To some extent the Russian response has been a major setback for the U.S. The army that they trained and equipped used indiscriminate force to take Tskhinvali. They held it for three hours and were routed in 20 days. Yet again the Americans find that there is a great difference between being the dominant military power on the planet and having to actually occupy and hold ground. That should not disguise the fact that the U.S. is enormously dominant politically, militarily and economically. It was able to advance the military threat to Russia through stationing further missiles in Poland and is organizing a world wide program of sanctions while rolling forward NATO membership for Georgia and Ukraine—a direct and immediate military threat involving the possibility of nuclear war.

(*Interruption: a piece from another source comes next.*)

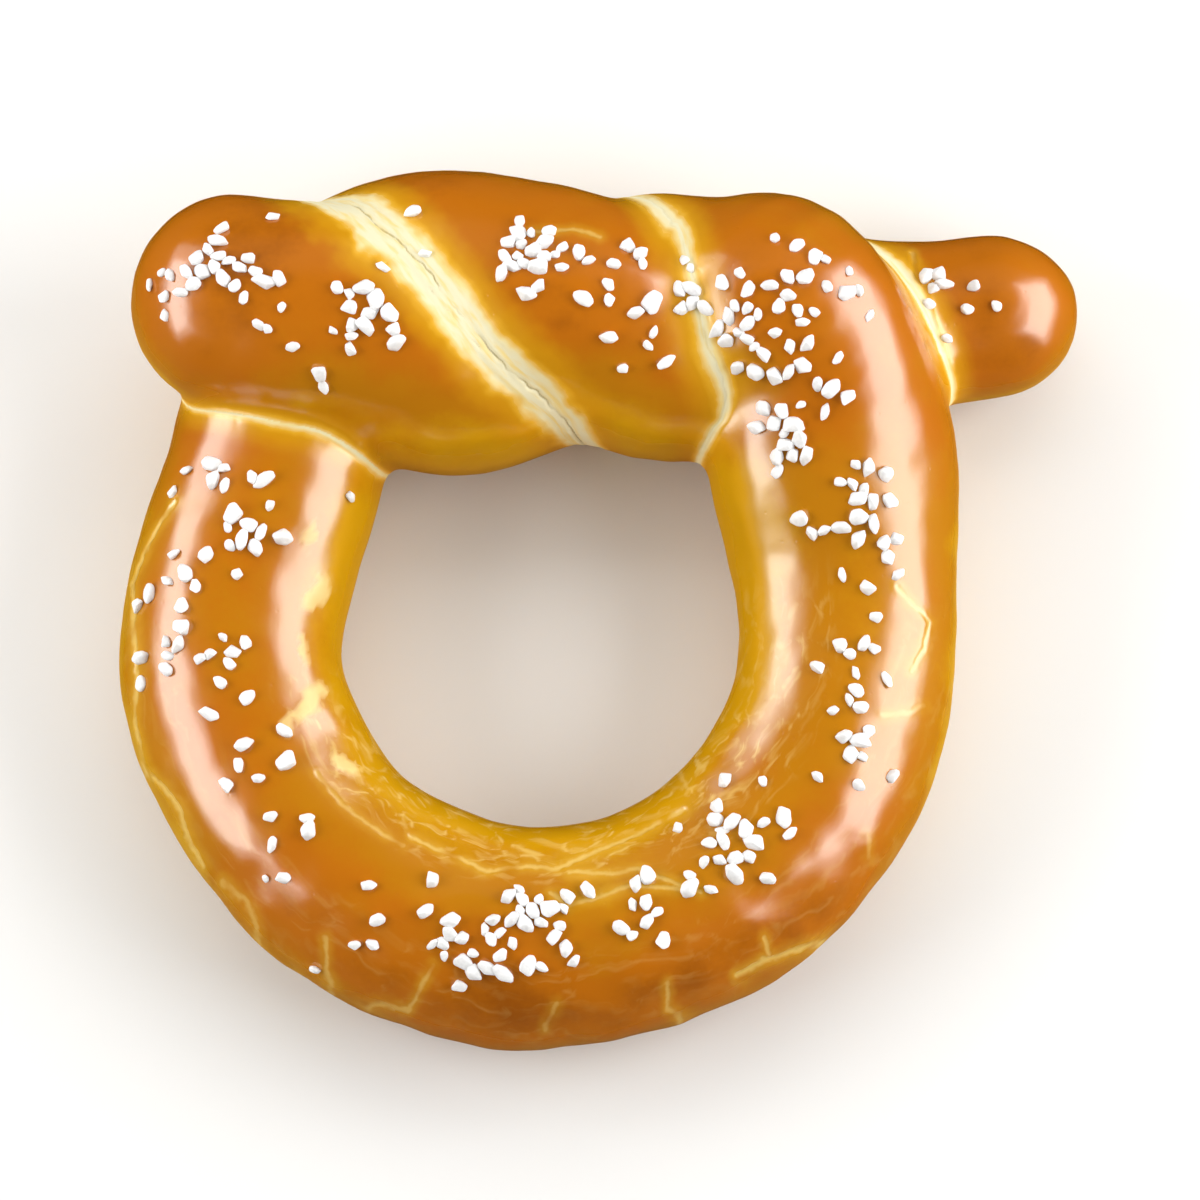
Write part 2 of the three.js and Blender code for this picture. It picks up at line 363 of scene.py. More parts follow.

The target of U.S. aggression is the working class. The aim is that energy and mineral resources in the region will be controlled by the U.S., the working class in Eastern Europe, the Caucasus and Russia will be impoverished and a string of right-wing client regimes will rule in the name of the U.S. Russian military power in no way counters that as Russia has the same aims in rivalry with the U.S., while at the same time co-operating with the U.S. and Europe in a whole series of economic and military agreements. Russian occupation of Georgia proper can only bolster right-wing Georgian nationalism and help foster the division of the working class.
There is one immediate conclusion in the West. The current anti-war movement is not sufficient for the tasks ahead. It was not sufficient to build a class opposition to the war in Iraq. It was even less able to deal with the threats against Iran. Weak-kneed pacifism can only leave it dancing on the sidelines when we need to vigorously campaign for the defeat of American imperialism.